[begin GIVEN INFORMATION]

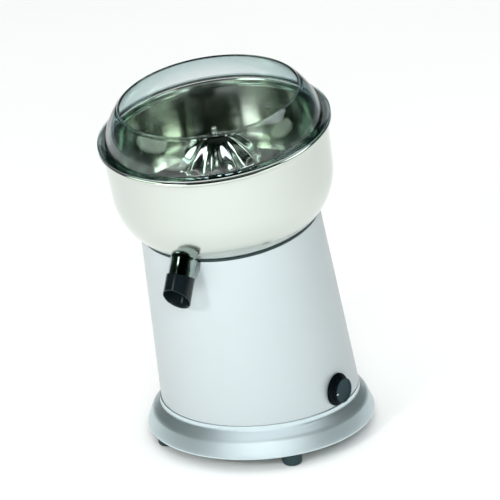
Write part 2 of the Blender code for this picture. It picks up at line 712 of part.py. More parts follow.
def make_reamer():
    nub = [(0.0, REAMER_FOOT + REAMER_H + 0.0068), (0.0020, REAMER_FOOT + REAMER_H + 0.0058)]
    nub += [(0.0030, REAMER_FOOT + REAMER_H + 0.0030), (0.0026, REAMER_FOOT + REAMER_H + 0.0004)]
    heights = [REAMER_H * share for share in (0.985, 0.93, 0.82, 0.66, 0.46, 0.24, 0.0)]
    dome = [(dome_radius(h), REAMER_FOOT + h) for h in heights]
    under = [
        (0.0400, 0.2585), (0.0385, 0.2575), (0.0385, 0.2545), (0.0352, 0.2545), (0.0346, 0.2600),
        (0.0150, 0.2720), (STEM_R, 0.2700), (STEM_R, 0.2385), (SOCKET_R, 0.2385), (SOCKET_R, SOCKET_TOP),
        (0.0, SOCKET_TOP),
    ]
    blank = turned("reamer_blank", nub + dome + under, None, COLUMN, 4 * REAMER_RIBS, False, REAMER_FOOT)
    bpy.context.view_layer.update()
    depsgraph = bpy.context.evaluated_depsgraph_get()
    mesh = bpy.data.meshes.new_from_object(blank.evaluated_get(depsgraph))
    bpy.data.objects.remove(blank, do_unlink=True)
    for vertex in mesh.vertices:
        radius, height = vertex.co.xy.length, vertex.co.z
        if 0.0 <= height < REAMER_H and abs(radius - dome_radius(height)) < 0.00002:
            turn = math.atan2(vertex.co.y, vertex.co.x)
            valley = (0.5 - 0.5 * math.cos(REAMER_RIBS * turn)) ** 0.7
            fade = math.sin(math.pi * min(1.0, (height / REAMER_H) * 0.92 + 0.08)) ** 0.6
            vertex.co.xy *= 1 - FLUTE_DEPTH * valley * fade
    mesh.materials.clear()
    reamer = add_object("reamer", mesh, polished_steel("reamer_steel"), COLUMN, (0, 0, REAMER_FOOT))
    slot_mesh = box_mesh("pin_slot", (0.028, 2 * PIN_R + 0.001, 0.010), (0, 0, 0.2385))
    cut(reamer, add_object("pin_slot", slot_mesh, None, COLUMN, (0, 0, 0), True))


# ---- switch and cable gland ----
def make_switch():
    surface = column_radius(SWITCH_H)
    outward = around(1, SWITCH_AZIMUTH, (COLUMN_FOOT_R - COLUMN_TOP_R) / COLUMN_TOP)
    seat = new_empty("switch_axis", around(surface, SWITCH_AZIMUTH, SWITCH_H))
    seat.parent = COLUMN
    point_along(seat, outward)
    inside = -COLUMN_WALL - 0.0022
    body_mesh = box_mesh("switch_body", (0.028, 0.028, 0.022), (0, 0, inside - 0.011))
    body = add_object("switch_body", body_mesh, black_plastic("switch_case"), seat)
    neck_mesh = rod_mesh("switch_neck", 0.0060, 0.0104, 20)
    neck = add_object("switch_neck", neck_mesh, None, seat, (0, 0, inside - 0.002), True)
    join(body, neck)
    stem_bore = rod_cutter("stem_bore", 0.0033, 0.016, (0, 0, -0.008), seat, sides=16)
    cut(body, stem_bore)
    nut_mesh = rod_mesh("switch_nut", 0.0088, 0.0024, 6)
    nut = add_object("switch_nut", nut_mesh, zinc_steel("switch_nut_zinc"), seat, (0, 0, 0.0005))
    cut(nut, rod_cutter("nut_bore", 0.0063, 0.01, (0, 0, -0.003), seat, sides=20))
    stem_mesh = rod_mesh("switch_stem", 0.0030, KNOB_FACE + 0.0047, 14)
    stem = add_object("switch_stem", stem_mesh, zinc_steel("stem_zinc"), seat)
    stem.location = (0, 0, -0.0070)
    knob_profile = [
        (0.0, KNOB_FACE), (KNOB_GRIP_R - 0.0012, KNOB_FACE), (KNOB_GRIP_R, KNOB_FACE - 0.0012),
        (KNOB_GRIP_R + 0.0006, 0.0042), (KNOB_SKIRT_R - 0.0016, 0.0036), (KNOB_SKIRT_R, 0.0022),
        (KNOB_SKIRT_R, 0.0006), (0.0095, 0.0006), (0.0095, 0.0033), (0.0033, 0.0033),
        (0.0033, KNOB_FACE - 0.0020), (0.0, KNOB_FACE - 0.0020),
    ]
    turned("switch_knob", knob_profile, black_plastic("knob_plastic"), seat, 24, False)


def make_cable_gland():
    surface = column_radius(GLAND_H)
    seat = new_empty("gland_axis", (0, surface, GLAND_H))
    seat.parent = COLUMN
    point_along(seat, (0, 1, 0))
    body = [
        (0.0095, 0.0065), (0.0115, 0.0045), (0.0115, 0.0009), (0.0080, 0.0009), (0.0080, -0.0100),
        (GLAND_BORE_R, -0.0100), (GLAND_BORE_R, 0.0065),
    ]
    turned("cable_gland", body, black_plastic("gland_plastic"), seat, MEDIUM)
    nut_mesh = rod_mesh("gland_nut", 0.0120, 0.0034, 6)
    nut = add_object("gland_nut", nut_mesh, black_plastic("gland_nut_plastic"), seat)
    nut.location = (0, 0, -COLUMN_WALL - 0.0018 - 0.0034)
    cut(nut, rod_cutter("gland_nut_bore", 0.0083, 0.010, (0, 0, -0.012), seat, sides=24))


make_base_ring()
make_bottom_cover()
make_feet()
make_body_screws()
make_body_shell()
make_bowl_gasket()
make_shaft_seal()
make_bearings()
make_motor_top_plate()
make_motor_can()
make_motor_screws()
make_stator()
make_motor_shaft()
make_drive_pin()
make_rotor()
make_cooling_fan()
make_capacitor()
make_terminal_block()
make_bowl()
make_bowl_tube()
make_strainer()
make_spout()
make_splash_guard()
make_reamer()
make_switch()
make_cable_gland()
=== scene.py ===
"""Looks for the citrus press juicer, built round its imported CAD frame.

Metres, +Z up, front (spout side) at -Y and the switch at +X. Azimuths run from the front towards +X.
Turned pieces are made round their own Z axis; the column's pieces share its leaning axis.
"""
import json
import math

import bmesh
import bpy
from mathutils import Matrix, Vector


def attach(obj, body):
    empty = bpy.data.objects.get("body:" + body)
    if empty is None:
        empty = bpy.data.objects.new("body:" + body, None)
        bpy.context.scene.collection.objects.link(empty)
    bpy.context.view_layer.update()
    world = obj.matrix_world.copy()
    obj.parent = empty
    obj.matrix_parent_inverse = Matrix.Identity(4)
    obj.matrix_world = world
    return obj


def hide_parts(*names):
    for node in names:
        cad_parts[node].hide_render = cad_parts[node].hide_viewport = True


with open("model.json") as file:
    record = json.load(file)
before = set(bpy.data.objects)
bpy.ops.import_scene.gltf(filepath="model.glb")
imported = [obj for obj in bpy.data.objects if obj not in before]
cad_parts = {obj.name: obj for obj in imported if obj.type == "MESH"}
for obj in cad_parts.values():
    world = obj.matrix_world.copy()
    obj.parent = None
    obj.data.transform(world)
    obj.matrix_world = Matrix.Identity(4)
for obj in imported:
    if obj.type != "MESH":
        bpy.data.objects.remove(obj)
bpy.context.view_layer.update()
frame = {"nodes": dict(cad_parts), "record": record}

# ---- dimensions shared with the CAD part ----
LEAN = math.radians(9.6)
BASE_Y = 0.0233
GAP = 0.0003
BASE_TOP = 0.045
BASE_R = 0.118
BASE_COLLAR_R = 0.1032
BASE_BORE_R = 0.086
SHELF_LOW = 0.0410
FOOT_H = 0.015
FOOT_R = 0.0105
FOOT_CIRCLE = 0.1022
FOOT_AZIMUTHS = {"front_left": -45, "front_right": 45, "rear_right": 135, "rear_left": 225}
COLUMN_FOOT_R = 0.1022
COLUMN_TOP_R = 0.0905
COLUMN_TOP = 0.2006
COLUMN_WALL = 0.0035
COLUMN_EDGE = 0.0009                # chamfer of the column's top edge
COLUMN_CUT = -0.020                 # the column is made this far down, then cut flat on the base
DECK_TOP = 0.1905
DECK_T = 0.006
GASKET_SEAT = (0.084, 0.1962)       # foot of the column's slanted rim, where the seal lies
BEARING_R = 0.013
BEARING_LOW, BEARING_HIGH = 0.174, 0.188
SHAFT_BORE_R, SEAL_BORE_R = 0.0075, 0.0113
SEAL_LOW = 0.224
HUB_R = 0.020
HUB_TOP = 0.236
BOWL_T = 0.0016
CORNER_R, CORNER_H = 0.0655, 0.250  # centre of the bowl's rounded lower corner, and its half axes
CORNER_A, CORNER_B = 0.0451, 0.056
RIM_R, RIM_H = 0.116, 0.2987
BEAD_R = 0.0027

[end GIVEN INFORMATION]

WORK INSTRUCTIONS — Retype, exactly and in full, the lines above from the one containing "make_base_ring()" through the one containing "record = json.load(file)".

FULL SOLUTION —
make_base_ring()
make_bottom_cover()
make_feet()
make_body_screws()
make_body_shell()
make_bowl_gasket()
make_shaft_seal()
make_bearings()
make_motor_top_plate()
make_motor_can()
make_motor_screws()
make_stator()
make_motor_shaft()
make_drive_pin()
make_rotor()
make_cooling_fan()
make_capacitor()
make_terminal_block()
make_bowl()
make_bowl_tube()
make_strainer()
make_spout()
make_splash_guard()
make_reamer()
make_switch()
make_cable_gland()
=== scene.py ===
"""Looks for the citrus press juicer, built round its imported CAD frame.

Metres, +Z up, front (spout side) at -Y and the switch at +X. Azimuths run from the front towards +X.
Turned pieces are made round their own Z axis; the column's pieces share its leaning axis.
"""
import json
import math

import bmesh
import bpy
from mathutils import Matrix, Vector


def attach(obj, body):
    empty = bpy.data.objects.get("body:" + body)
    if empty is None:
        empty = bpy.data.objects.new("body:" + body, None)
        bpy.context.scene.collection.objects.link(empty)
    bpy.context.view_layer.update()
    world = obj.matrix_world.copy()
    obj.parent = empty
    obj.matrix_parent_inverse = Matrix.Identity(4)
    obj.matrix_world = world
    return obj


def hide_parts(*names):
    for node in names:
        cad_parts[node].hide_render = cad_parts[node].hide_viewport = True


with open("model.json") as file:
    record = json.load(file)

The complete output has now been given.